Why, finally, if we are to consider the amount and the character of this indemnity, should this indemnity be total and absolute? Why, even under present conditions, if a landowner, for various reasons, such as cherished memories connected with the land, values it at a sentimental price, he would be forced under the right of eminent domain to accept the market value, without any extra payment for his affection or sentiment. It would be just the same in the case of the collective appropriation which would, moreover, be facilitated by the progressive concentration of the land in the hands of a few great landed proprietors.
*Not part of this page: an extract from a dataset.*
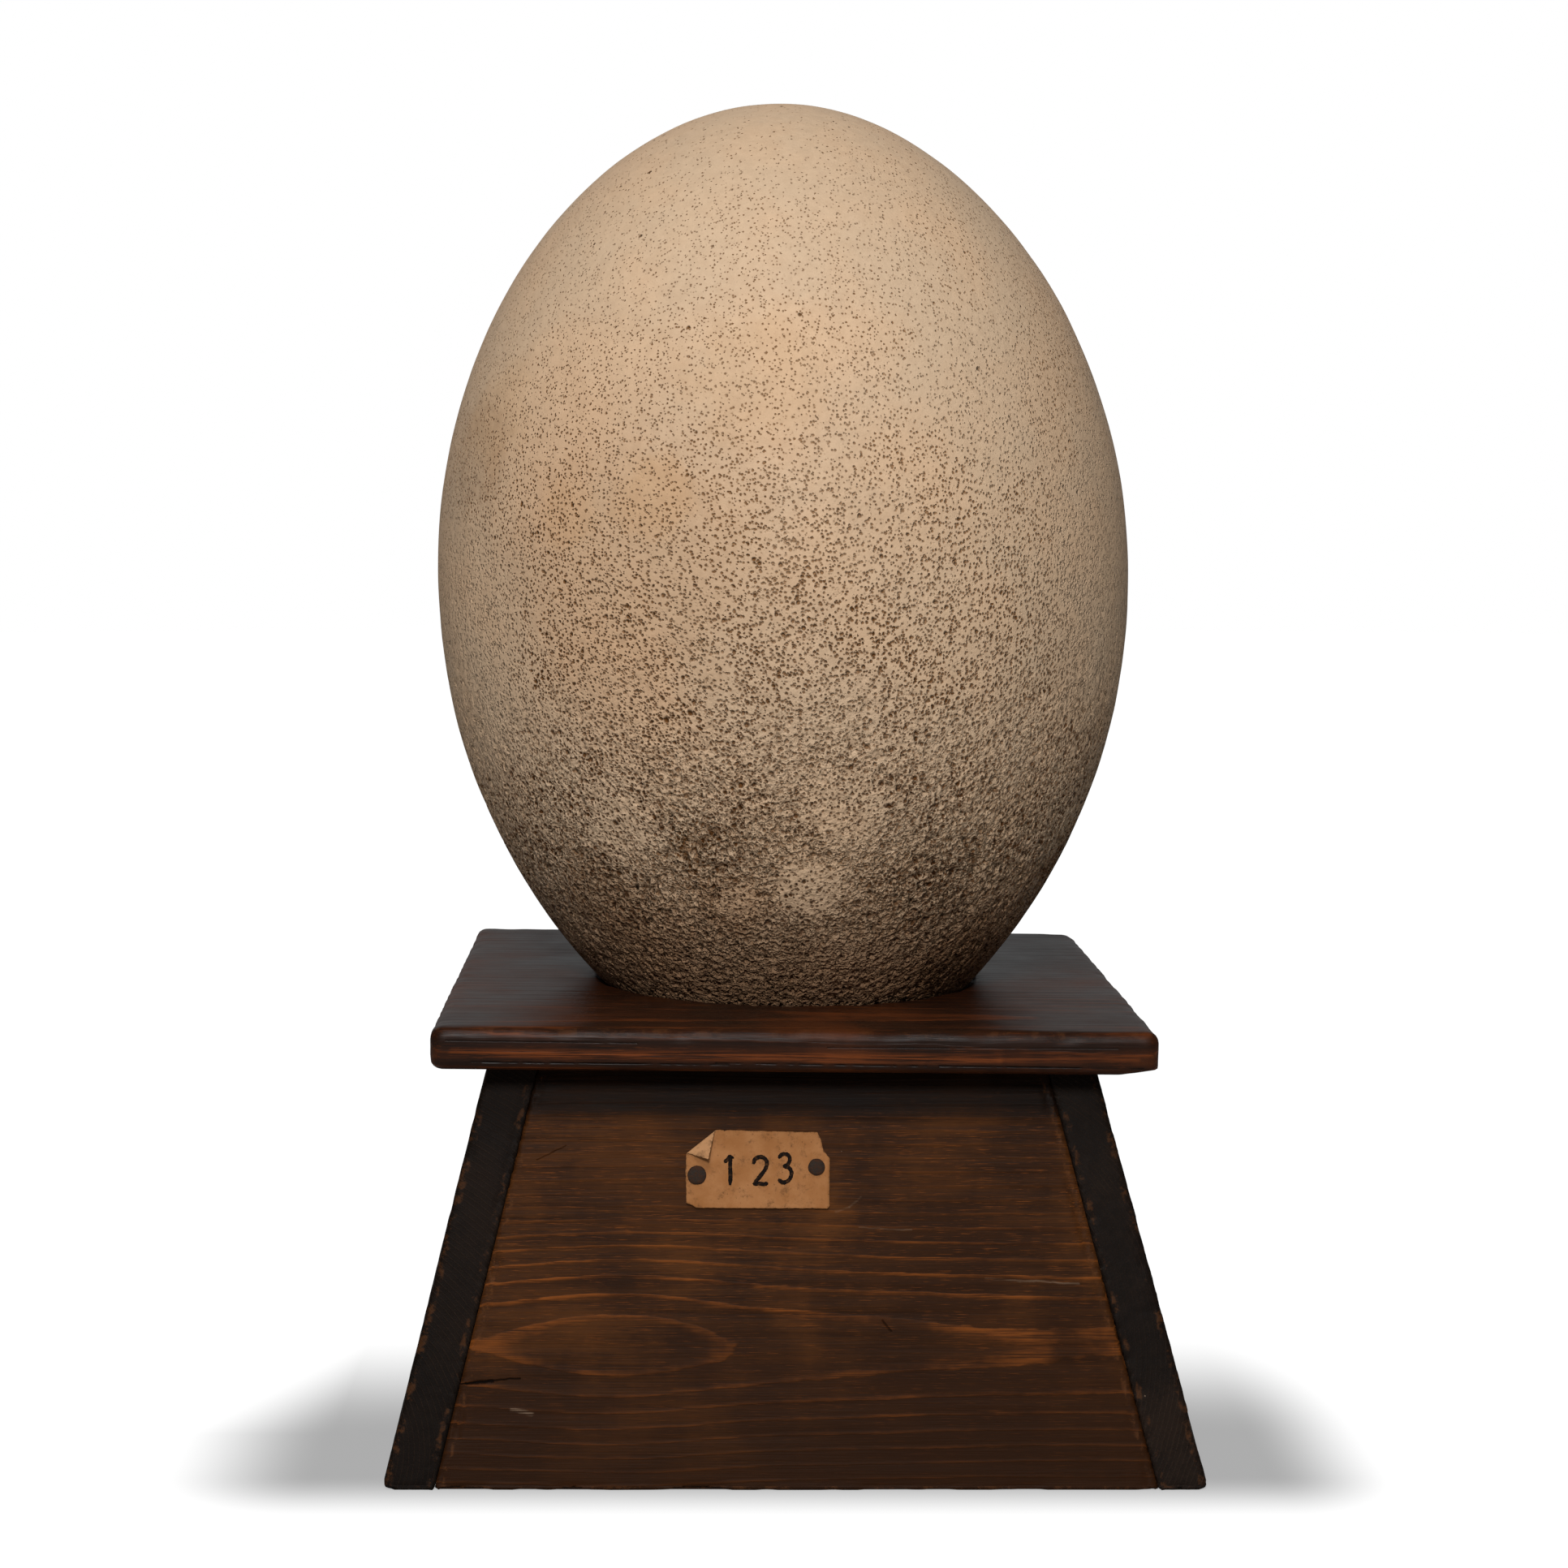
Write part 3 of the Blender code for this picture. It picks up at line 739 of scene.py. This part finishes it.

If we were to assure these proprietors, for the term of the natural lives, a comfortable and tranquil life, it would suffice to make the indemnity meet all the requirements of the most rigorous equity.
54. LORIA, La Teoria economica della constituzione politica, Turin, 1886. p. 141. The second edition of this work has appeared in French, considerably enlarged: Les bases économiques de la constitution sociale, Paris, 1893. (This has also been translated into English. – Tr.)
This law of apparent retrogression alone overthrows the greater part of the far too superficial criticisms that Guyot makes upon socialism in La Tyrannie socialiste, Paris, 1893 (published in English, by Swan Sonnenschein, London,) and in Les Principes de 1789 et le Socialisme, Paris, 1894.